I think we were certainly the victims of electoral shenanigans that day. I also think that it didn't make a difference in the final outcome, and that international observers knew about this and basically ok'ed a flawed referendum by assuming that this was a case of a broken clock actually getting the time right. Can we honestly say we have learned these lessons?
In December of 2005 we declined to participate in Congressional elections. That day we should have learned that you can't prove fraud if you don't force the other side to cheat. We should have also learned that massive abstention may backfire on us, and that perhaps the only side we end up punishing with our actions is our own. Have we learned all this?
I think that abstaining that day may have been a mistake, but it was the only politically viable option at the time given how the CNE was caught lying about the secrecy of the vote. I also think that people have a hard time believing this was the only reason parties decided to not participate.
In 2006, the lesson should have been that no matter how enthusiastic the crowds or how feverishly you campaign, you can't defeat an electoral behemoth like Chavez with a disorganized, improvised campaign. We don't need to think back much to remember that, during last year's World Cup, with the elections five months away, the opposition still didn't know who their candidate was going to be. We should have also learned that opinion polls, more often than not, get things right. Did we learn all this?
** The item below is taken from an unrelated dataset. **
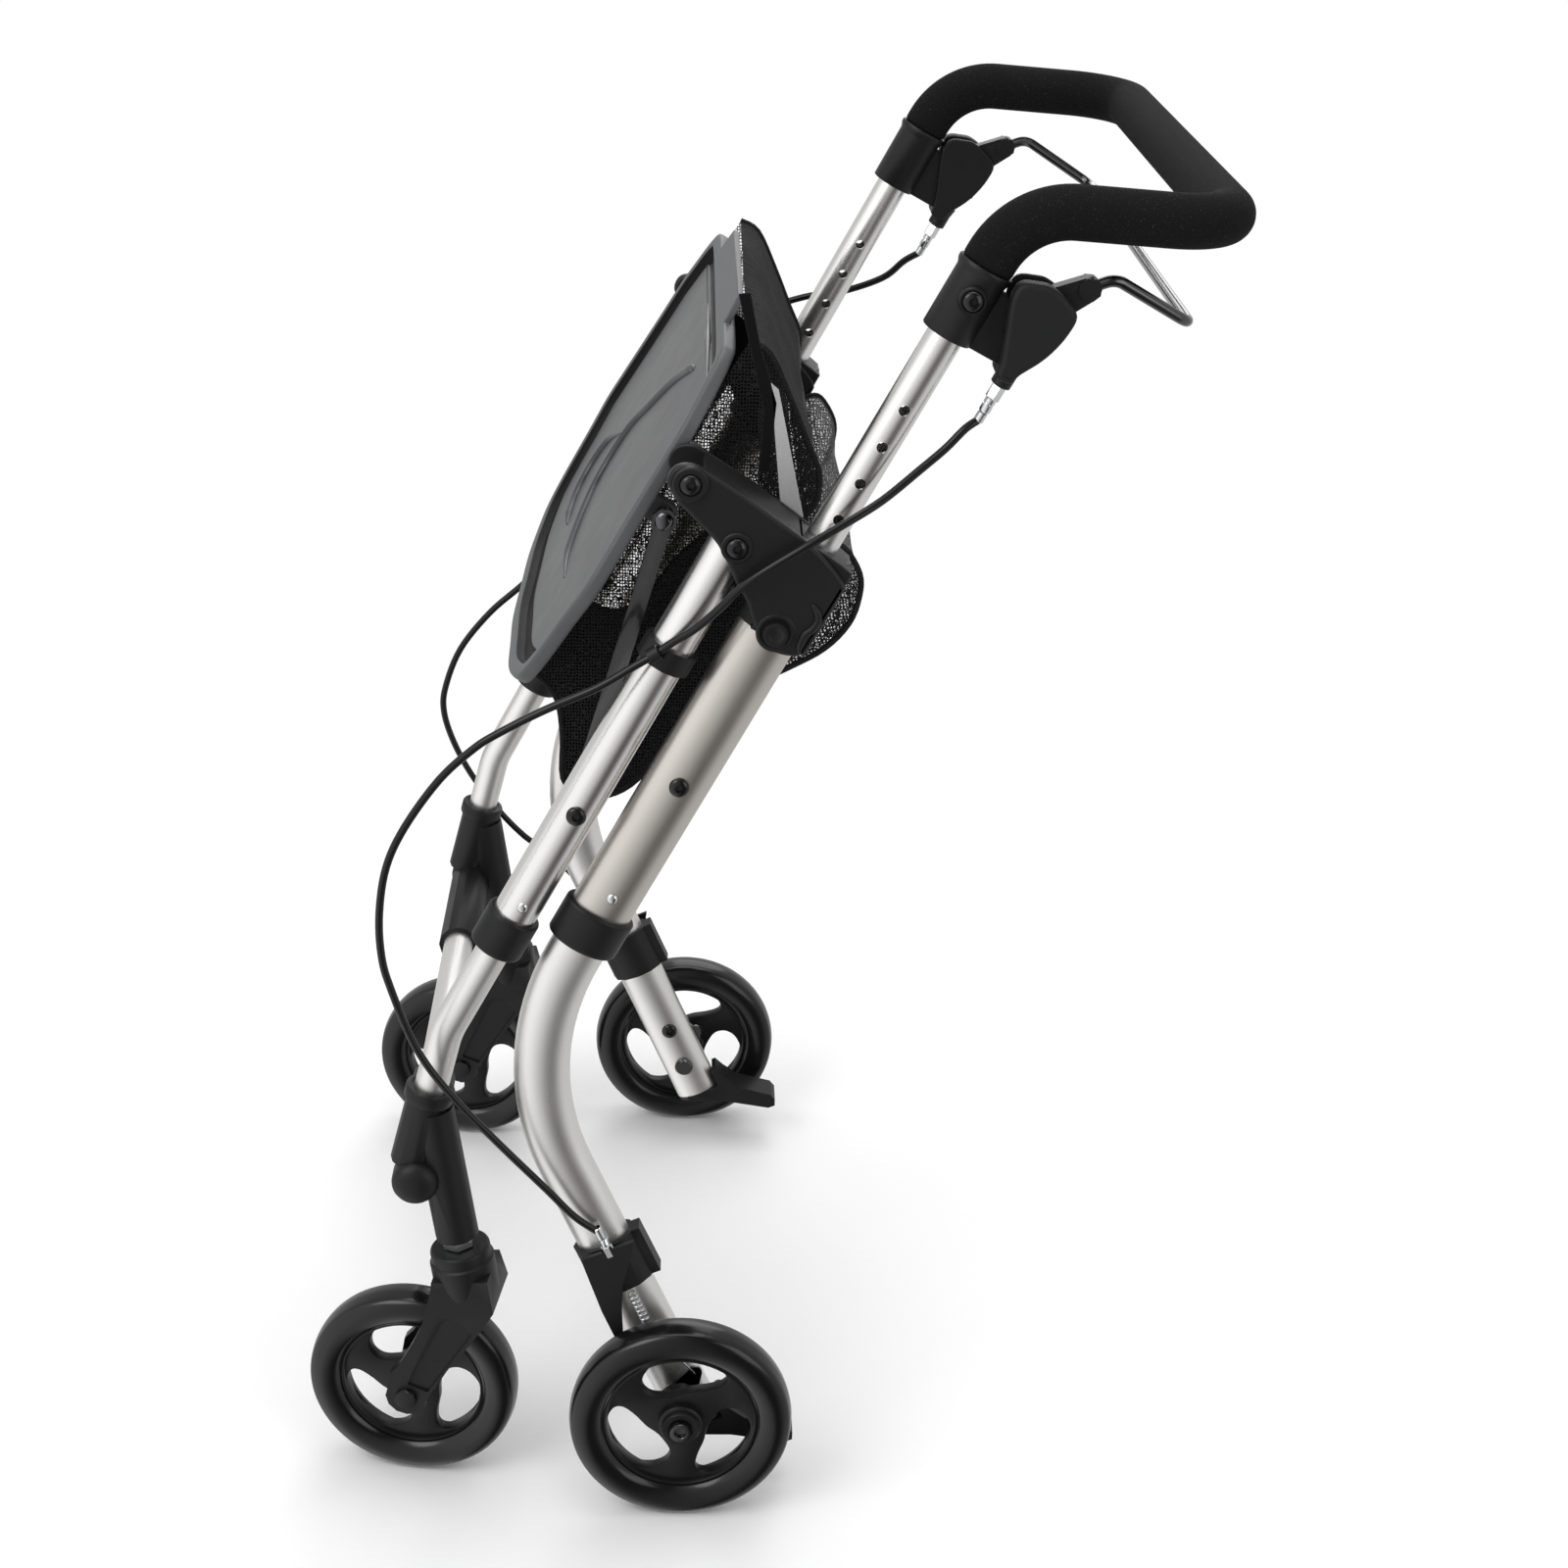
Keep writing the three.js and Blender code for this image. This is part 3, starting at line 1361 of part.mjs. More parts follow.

My point in writing this laundry list of mistakes made and things unrealized is not only to convey the idea that, until we learn these lessons, we won't get rid of Chavez. What I'm believing more and more these days is that until these lessons are learned, we don't deserve to get rid of Chavez.
I'm convinced that Chavez and chavismo have changed Venezuelan politics, yet Chavez seems to be the only politician who has understood this. The poor in Venezuela have long been neglected, a fact few people dispute these days. And Chavez has brought about a sense of empowerment in people previously disenfranchised. Whether this empowerment is real or not is beside the point - what matters is that they feel empowered.
I'm convinced that this thing that has been engendered will make people realize, sooner rather than later, that chavismo goes against the very surge of citizen power that it thinks it has brought about. I'm also convinced that, until chavismo runs out of financial weapons to feed its populist project, we're better off getting ready for the true battle.
It would have been unthinkable for a project like Chavez's to gain power in the middle of the 1970s. But during that time, the seeds of what we have now began to grow. Chavez and his minions were in hibernation, waiting for their time, and it came in the 1989-1992 period. Perhaps now is our time to hibernate as well, metaphorically speaking.
One of the lessons we still have not learned - and here I include you, Quico, first and foremost - is to appreciate our diversity. Yes, it is frustrating that we still have abstentionists in our camp. But until we learn to embrace that debate, until we learn to see that it's not, in your words, "fucking hopeless", we will never be electable. After all, how can we convince the country that we are the only way to reconciliation if we can't even tolerate the people in our side who think differently? Only when we learn to deal with the Marta Colomina's and Roberto Giusti's of our side, to the point of them being able to tolerate us, will we be ready to take the lead.
Quite frankly, as much as abstentionists may annoy me from time to time, I understand their point and I see where they are coming from. Abstention is a phenomenon, it is an integral part of the psyche of our electoral base in the same way that the Tupamaros are an integral part of the psyche of chavismo's base. But Chávez doesn't attack the Tupamaros, he sort of tolerates them, tries to rein them in. That is how you deal with the radicals on your side whose support you need.
(And for all my abstentionist friends out there - don't take it personally, but you *are* radical; we love you, but let's call a spade a spade)
I have said this before and I really believe it - I will outlive this. If chavismo defeats us ten, twenty or thirty more times, fine, it had to happen. Had Germany gotten rid of Hitler in 1938, the world would be a very different place, but perhaps Germany wouldn't be the civilized, modern country it is now, built on the rubble of its own people's madness. History has its pace, and we should learn to read it and not force it. In the meantime, the only productive thing we can do is participate as much as we can and develop our grassroots network. We've been given the wonderful gift of defeat - let's use it to wisen up.